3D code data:
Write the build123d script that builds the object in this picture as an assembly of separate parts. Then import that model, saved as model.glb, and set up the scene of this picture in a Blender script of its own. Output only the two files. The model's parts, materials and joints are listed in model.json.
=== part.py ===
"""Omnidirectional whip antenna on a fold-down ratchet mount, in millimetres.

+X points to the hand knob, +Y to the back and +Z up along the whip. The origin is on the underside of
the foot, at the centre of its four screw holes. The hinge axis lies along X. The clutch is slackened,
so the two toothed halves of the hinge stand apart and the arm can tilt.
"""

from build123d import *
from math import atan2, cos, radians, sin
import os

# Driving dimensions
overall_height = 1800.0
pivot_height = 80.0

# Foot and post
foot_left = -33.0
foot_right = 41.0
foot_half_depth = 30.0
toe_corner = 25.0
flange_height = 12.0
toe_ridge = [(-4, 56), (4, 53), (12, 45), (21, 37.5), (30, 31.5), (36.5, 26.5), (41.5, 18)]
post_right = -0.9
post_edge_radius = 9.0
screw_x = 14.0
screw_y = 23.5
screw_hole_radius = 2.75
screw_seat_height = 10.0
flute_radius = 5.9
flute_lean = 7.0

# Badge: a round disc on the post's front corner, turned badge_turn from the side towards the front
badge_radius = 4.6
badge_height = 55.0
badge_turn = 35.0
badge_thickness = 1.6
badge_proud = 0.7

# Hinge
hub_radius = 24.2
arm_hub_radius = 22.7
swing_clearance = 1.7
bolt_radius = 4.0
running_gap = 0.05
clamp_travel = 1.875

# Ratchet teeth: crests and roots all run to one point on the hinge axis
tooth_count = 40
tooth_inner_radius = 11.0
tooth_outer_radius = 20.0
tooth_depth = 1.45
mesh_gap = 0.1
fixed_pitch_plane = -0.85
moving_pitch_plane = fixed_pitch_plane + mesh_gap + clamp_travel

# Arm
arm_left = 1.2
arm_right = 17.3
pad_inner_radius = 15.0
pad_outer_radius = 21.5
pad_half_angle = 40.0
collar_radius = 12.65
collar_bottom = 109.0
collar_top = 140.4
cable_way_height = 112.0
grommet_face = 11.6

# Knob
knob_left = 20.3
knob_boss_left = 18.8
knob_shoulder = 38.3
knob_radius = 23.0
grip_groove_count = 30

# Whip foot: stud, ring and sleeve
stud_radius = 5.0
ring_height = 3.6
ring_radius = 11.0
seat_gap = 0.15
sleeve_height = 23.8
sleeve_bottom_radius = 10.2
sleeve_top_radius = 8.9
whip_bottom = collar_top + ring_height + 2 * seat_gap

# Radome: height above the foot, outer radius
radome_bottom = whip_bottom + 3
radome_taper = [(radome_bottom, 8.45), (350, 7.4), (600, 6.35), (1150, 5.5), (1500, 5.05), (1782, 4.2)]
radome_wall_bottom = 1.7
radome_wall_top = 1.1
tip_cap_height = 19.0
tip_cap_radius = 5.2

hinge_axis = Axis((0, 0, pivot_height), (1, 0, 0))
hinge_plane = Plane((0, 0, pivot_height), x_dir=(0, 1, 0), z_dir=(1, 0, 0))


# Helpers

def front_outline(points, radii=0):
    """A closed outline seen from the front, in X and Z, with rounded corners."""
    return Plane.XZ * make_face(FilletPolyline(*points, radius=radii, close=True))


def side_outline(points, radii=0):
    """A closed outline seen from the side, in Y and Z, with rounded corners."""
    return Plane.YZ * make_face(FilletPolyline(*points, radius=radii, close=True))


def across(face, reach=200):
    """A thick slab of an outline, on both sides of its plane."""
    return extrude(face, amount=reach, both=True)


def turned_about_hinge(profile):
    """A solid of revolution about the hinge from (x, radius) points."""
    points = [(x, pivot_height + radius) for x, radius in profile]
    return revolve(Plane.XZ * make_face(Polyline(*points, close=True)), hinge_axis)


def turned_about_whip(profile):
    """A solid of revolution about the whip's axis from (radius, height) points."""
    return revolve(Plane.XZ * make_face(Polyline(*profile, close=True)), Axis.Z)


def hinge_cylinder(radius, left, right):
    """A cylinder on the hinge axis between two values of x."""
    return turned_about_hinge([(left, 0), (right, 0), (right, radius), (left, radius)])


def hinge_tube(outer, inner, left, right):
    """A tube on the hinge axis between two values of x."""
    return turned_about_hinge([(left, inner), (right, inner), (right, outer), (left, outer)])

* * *

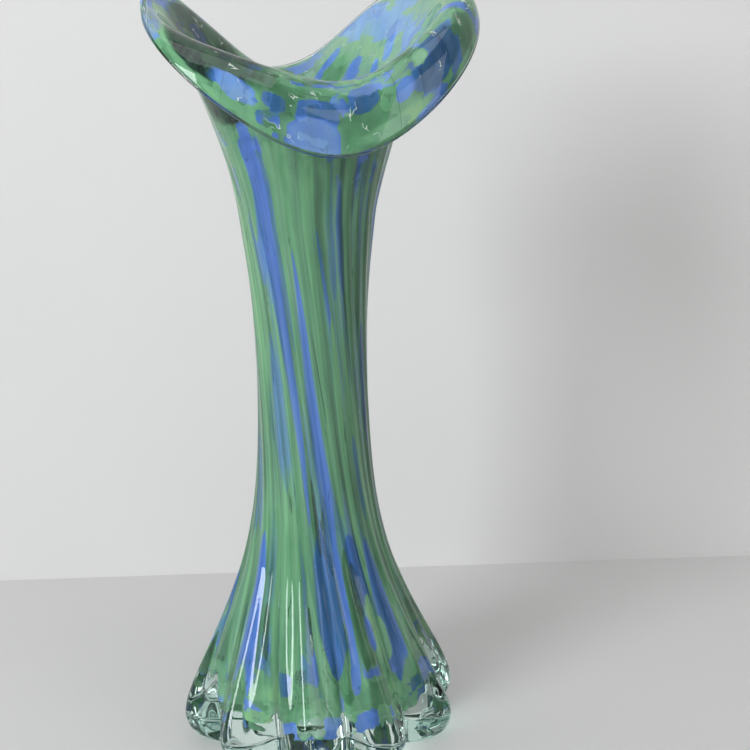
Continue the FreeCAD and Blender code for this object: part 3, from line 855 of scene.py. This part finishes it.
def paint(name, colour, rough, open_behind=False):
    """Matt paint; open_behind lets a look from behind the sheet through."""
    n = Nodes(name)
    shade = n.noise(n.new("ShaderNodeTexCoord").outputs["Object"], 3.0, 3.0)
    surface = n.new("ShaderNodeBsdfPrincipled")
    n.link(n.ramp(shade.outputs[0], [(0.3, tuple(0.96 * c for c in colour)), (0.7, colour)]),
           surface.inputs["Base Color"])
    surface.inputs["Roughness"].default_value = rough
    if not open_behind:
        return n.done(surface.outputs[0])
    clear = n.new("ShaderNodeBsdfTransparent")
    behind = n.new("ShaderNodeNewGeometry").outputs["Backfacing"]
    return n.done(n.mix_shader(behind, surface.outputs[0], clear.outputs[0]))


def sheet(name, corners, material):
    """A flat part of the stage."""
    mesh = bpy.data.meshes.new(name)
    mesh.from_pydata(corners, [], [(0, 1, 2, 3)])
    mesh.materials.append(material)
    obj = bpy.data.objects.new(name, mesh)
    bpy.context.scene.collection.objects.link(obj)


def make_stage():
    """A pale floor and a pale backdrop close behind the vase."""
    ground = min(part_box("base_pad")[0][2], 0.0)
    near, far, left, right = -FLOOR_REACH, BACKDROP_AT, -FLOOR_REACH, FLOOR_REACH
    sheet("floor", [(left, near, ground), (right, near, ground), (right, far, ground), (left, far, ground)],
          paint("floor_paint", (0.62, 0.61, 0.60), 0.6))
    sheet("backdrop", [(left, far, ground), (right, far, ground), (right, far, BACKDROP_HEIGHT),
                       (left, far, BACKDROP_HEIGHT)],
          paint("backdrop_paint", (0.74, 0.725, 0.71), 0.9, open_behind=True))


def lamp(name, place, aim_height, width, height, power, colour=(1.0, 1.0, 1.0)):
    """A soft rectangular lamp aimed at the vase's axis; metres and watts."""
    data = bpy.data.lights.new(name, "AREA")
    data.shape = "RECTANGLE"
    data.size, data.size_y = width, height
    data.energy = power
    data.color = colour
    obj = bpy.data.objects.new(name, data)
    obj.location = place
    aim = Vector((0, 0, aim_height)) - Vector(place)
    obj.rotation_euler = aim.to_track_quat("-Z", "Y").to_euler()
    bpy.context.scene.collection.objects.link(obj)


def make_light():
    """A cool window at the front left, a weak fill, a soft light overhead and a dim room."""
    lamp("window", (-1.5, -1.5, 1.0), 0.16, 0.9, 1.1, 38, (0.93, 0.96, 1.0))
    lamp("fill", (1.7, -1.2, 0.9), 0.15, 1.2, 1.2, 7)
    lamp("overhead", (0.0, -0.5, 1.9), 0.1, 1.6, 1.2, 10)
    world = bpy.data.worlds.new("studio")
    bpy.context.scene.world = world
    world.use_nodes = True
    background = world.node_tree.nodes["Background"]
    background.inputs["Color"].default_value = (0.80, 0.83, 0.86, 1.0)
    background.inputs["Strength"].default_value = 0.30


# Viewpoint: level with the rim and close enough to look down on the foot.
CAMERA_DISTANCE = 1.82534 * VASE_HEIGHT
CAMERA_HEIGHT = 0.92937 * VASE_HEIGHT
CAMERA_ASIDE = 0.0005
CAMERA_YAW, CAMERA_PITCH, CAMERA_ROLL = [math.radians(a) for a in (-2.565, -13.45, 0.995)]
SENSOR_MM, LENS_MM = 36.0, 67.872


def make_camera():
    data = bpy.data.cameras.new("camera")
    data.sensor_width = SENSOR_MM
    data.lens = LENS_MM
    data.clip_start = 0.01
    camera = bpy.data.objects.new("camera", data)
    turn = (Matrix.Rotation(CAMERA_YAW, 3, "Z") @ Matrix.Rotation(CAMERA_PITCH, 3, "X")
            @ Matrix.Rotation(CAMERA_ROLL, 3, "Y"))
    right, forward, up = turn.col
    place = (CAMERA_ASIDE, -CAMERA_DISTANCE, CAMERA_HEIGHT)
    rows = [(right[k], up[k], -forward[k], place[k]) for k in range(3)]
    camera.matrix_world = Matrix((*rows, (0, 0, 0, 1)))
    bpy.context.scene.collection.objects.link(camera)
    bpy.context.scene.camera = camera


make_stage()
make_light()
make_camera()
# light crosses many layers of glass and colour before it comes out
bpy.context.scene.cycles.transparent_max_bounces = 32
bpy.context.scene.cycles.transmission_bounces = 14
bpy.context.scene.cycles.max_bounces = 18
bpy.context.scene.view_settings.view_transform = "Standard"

• [EXERCISE REQUIREMENTS]: Repeat, unchanged, every line from the one that contains "Continue the FreeCAD" to the one that contains "0.71), 0.9, open_behind=True))", including both, and no other line.

• [COMPLETE ANSWER]:
Continue the FreeCAD and Blender code for this object: part 3, from line 855 of scene.py. This part finishes it.
def paint(name, colour, rough, open_behind=False):
    """Matt paint; open_behind lets a look from behind the sheet through."""
    n = Nodes(name)
    shade = n.noise(n.new("ShaderNodeTexCoord").outputs["Object"], 3.0, 3.0)
    surface = n.new("ShaderNodeBsdfPrincipled")
    n.link(n.ramp(shade.outputs[0], [(0.3, tuple(0.96 * c for c in colour)), (0.7, colour)]),
           surface.inputs["Base Color"])
    surface.inputs["Roughness"].default_value = rough
    if not open_behind:
        return n.done(surface.outputs[0])
    clear = n.new("ShaderNodeBsdfTransparent")
    behind = n.new("ShaderNodeNewGeometry").outputs["Backfacing"]
    return n.done(n.mix_shader(behind, surface.outputs[0], clear.outputs[0]))


def sheet(name, corners, material):
    """A flat part of the stage."""
    mesh = bpy.data.meshes.new(name)
    mesh.from_pydata(corners, [], [(0, 1, 2, 3)])
    mesh.materials.append(material)
    obj = bpy.data.objects.new(name, mesh)
    bpy.context.scene.collection.objects.link(obj)


def make_stage():
    """A pale floor and a pale backdrop close behind the vase."""
    ground = min(part_box("base_pad")[0][2], 0.0)
    near, far, left, right = -FLOOR_REACH, BACKDROP_AT, -FLOOR_REACH, FLOOR_REACH
    sheet("floor", [(left, near, ground), (right, near, ground), (right, far, ground), (left, far, ground)],
          paint("floor_paint", (0.62, 0.61, 0.60), 0.6))
    sheet("backdrop", [(left, far, ground), (right, far, ground), (right, far, BACKDROP_HEIGHT),
                       (left, far, BACKDROP_HEIGHT)],
          paint("backdrop_paint", (0.74, 0.725, 0.71), 0.9, open_behind=True))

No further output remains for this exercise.